___ SUPPLIED MATERIAL ___
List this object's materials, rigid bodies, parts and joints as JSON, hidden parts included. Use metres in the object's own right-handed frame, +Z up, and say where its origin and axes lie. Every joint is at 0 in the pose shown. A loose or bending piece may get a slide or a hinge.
___
___ SUPPLIED MATERIAL ___
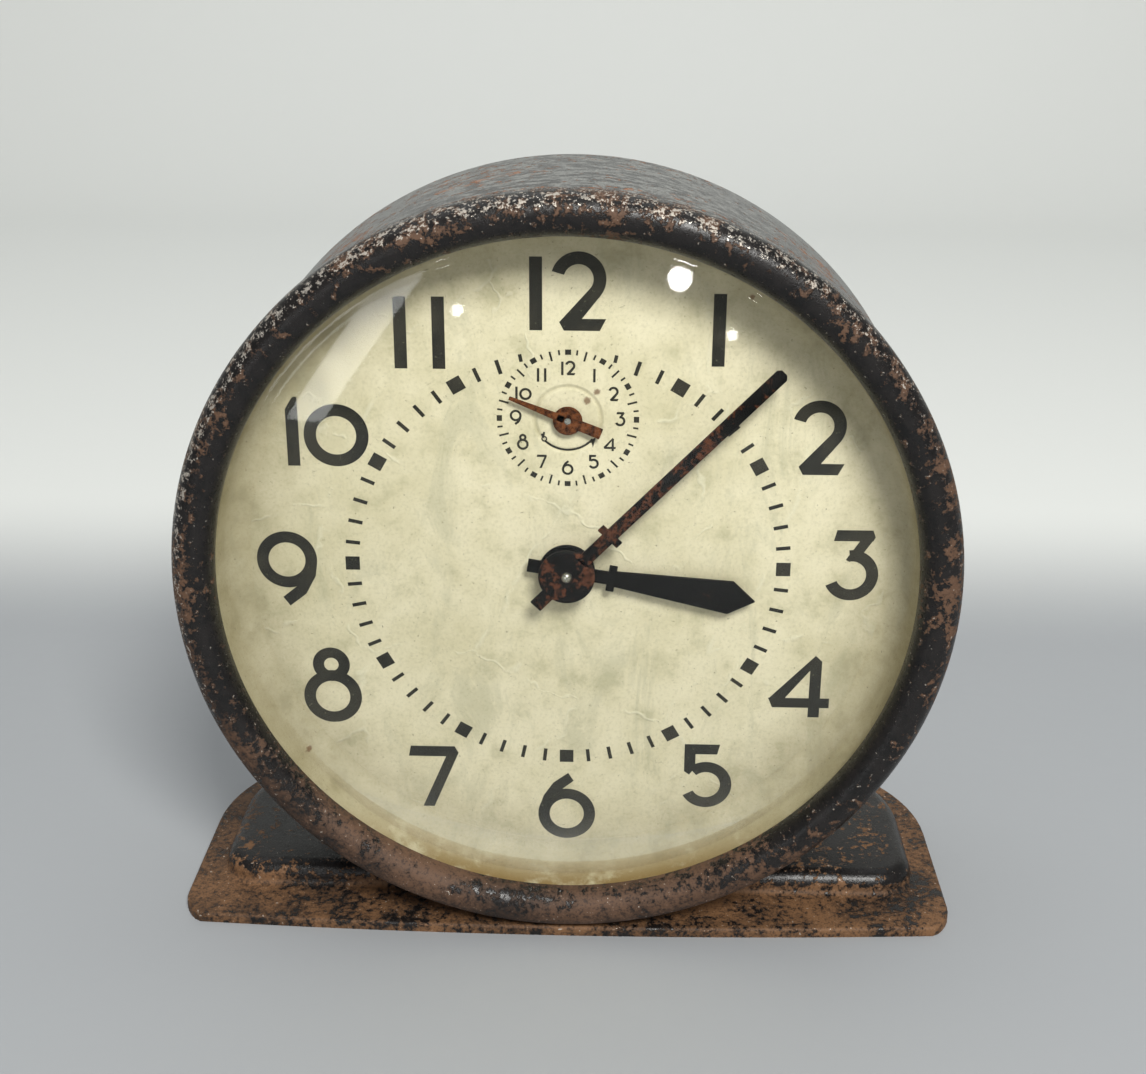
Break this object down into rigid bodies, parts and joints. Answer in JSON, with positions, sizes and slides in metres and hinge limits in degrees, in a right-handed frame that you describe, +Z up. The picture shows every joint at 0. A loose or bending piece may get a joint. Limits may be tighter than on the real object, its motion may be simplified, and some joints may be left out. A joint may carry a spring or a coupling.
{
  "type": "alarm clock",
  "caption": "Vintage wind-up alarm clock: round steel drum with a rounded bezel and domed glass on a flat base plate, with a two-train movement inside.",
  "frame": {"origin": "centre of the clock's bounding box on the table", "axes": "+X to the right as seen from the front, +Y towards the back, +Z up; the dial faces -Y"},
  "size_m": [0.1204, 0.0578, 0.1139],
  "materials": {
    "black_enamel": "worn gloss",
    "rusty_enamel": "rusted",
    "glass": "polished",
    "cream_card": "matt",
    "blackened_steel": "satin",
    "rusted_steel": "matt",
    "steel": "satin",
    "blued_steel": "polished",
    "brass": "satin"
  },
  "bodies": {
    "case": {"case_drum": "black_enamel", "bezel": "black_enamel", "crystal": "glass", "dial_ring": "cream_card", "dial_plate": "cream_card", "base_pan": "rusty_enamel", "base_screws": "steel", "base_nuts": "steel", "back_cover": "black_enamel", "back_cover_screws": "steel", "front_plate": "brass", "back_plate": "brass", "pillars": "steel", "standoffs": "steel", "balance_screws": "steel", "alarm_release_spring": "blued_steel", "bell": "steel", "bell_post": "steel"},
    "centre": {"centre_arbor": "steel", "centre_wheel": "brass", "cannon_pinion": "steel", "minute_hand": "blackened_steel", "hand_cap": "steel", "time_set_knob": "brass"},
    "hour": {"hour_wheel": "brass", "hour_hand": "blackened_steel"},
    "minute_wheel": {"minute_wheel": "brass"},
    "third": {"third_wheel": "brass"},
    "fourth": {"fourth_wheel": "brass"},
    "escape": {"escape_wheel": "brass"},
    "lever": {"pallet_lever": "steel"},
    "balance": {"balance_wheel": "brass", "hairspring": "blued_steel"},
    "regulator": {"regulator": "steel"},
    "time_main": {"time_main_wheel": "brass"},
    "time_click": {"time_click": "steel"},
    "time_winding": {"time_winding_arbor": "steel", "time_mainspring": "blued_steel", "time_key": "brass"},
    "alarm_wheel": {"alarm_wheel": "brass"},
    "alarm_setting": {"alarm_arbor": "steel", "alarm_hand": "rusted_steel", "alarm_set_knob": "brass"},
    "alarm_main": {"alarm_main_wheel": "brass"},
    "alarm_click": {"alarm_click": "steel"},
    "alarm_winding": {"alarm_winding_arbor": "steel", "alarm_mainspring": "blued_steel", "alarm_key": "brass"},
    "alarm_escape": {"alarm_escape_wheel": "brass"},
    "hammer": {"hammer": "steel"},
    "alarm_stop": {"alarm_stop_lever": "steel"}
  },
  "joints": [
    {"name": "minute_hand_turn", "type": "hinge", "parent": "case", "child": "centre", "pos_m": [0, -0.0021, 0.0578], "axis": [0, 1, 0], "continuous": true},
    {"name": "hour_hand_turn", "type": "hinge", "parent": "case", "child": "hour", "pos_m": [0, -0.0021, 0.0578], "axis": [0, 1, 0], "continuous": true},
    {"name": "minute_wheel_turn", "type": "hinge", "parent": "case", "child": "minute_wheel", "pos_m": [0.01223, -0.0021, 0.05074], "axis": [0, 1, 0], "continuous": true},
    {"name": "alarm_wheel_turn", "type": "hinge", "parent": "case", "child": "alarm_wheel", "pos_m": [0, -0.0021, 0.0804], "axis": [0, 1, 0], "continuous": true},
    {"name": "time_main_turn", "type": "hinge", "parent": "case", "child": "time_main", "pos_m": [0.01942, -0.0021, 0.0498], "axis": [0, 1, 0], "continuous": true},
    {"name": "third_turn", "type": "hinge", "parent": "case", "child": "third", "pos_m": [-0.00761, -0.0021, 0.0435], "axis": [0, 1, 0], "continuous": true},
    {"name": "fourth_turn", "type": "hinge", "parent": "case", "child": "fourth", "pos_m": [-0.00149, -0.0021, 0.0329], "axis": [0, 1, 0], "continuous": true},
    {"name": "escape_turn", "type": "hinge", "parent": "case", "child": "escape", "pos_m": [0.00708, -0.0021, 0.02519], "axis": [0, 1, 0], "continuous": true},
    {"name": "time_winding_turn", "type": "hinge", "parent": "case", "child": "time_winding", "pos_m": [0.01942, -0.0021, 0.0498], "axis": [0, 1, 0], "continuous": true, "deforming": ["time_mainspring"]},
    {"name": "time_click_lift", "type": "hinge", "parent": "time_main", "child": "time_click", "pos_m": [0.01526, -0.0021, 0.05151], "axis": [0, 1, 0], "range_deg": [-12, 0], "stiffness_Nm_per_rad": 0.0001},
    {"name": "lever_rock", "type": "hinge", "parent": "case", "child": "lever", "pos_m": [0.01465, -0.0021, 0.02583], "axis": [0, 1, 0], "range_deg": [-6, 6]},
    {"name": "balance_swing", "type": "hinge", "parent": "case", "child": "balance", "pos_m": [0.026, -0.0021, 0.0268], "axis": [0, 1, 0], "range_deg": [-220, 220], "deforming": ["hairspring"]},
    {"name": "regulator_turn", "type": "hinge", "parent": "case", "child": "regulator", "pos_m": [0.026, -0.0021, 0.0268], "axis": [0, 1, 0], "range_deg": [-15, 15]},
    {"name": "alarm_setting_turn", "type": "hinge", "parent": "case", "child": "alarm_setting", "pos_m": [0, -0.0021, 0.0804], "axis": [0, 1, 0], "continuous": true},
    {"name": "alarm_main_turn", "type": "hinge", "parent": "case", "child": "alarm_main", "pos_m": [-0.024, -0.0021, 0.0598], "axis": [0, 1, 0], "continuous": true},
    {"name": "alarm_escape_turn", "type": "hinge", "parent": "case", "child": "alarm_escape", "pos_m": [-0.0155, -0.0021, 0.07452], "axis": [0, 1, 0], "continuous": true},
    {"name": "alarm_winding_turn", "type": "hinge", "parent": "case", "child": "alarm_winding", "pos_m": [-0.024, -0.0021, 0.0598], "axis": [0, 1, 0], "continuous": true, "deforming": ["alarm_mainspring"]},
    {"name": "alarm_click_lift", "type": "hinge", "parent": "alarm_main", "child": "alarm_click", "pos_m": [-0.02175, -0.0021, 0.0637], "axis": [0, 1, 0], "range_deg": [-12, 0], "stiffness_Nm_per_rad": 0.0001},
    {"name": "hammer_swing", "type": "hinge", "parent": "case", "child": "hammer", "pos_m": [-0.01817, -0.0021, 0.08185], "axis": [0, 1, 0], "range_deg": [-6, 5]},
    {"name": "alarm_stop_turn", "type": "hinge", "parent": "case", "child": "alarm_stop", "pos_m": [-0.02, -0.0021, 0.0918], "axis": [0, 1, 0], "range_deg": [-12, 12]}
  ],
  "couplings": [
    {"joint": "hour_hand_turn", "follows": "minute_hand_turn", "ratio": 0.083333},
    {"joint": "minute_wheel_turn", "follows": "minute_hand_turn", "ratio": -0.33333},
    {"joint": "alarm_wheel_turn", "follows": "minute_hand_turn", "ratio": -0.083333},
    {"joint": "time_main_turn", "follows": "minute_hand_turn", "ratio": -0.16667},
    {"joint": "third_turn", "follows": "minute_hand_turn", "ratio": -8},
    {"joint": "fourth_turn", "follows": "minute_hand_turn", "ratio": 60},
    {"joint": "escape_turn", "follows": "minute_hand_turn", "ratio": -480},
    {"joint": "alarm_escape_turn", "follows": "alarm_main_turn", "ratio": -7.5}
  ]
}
___
- _WORK REQUIRED_: Search the data for the word "loose" and copy each line where it appears.

- _THE REPLY_:
List this object's materials, rigid bodies, parts and joints as JSON, hidden parts included. Use metres in the object's own right-handed frame, +Z up, and say where its origin and axes lie. Every joint is at 0 in the pose shown. A loose or bending piece may get a slide or a hinge.
Break this object down into rigid bodies, parts and joints. Answer in JSON, with positions, sizes and slides in metres and hinge limits in degrees, in a right-handed frame that you describe, +Z up. The picture shows every joint at 0. A loose or bending piece may get a joint. Limits may be tighter than on the real object, its motion may be simplified, and some joints may be left out. A joint may carry a spring or a coupling.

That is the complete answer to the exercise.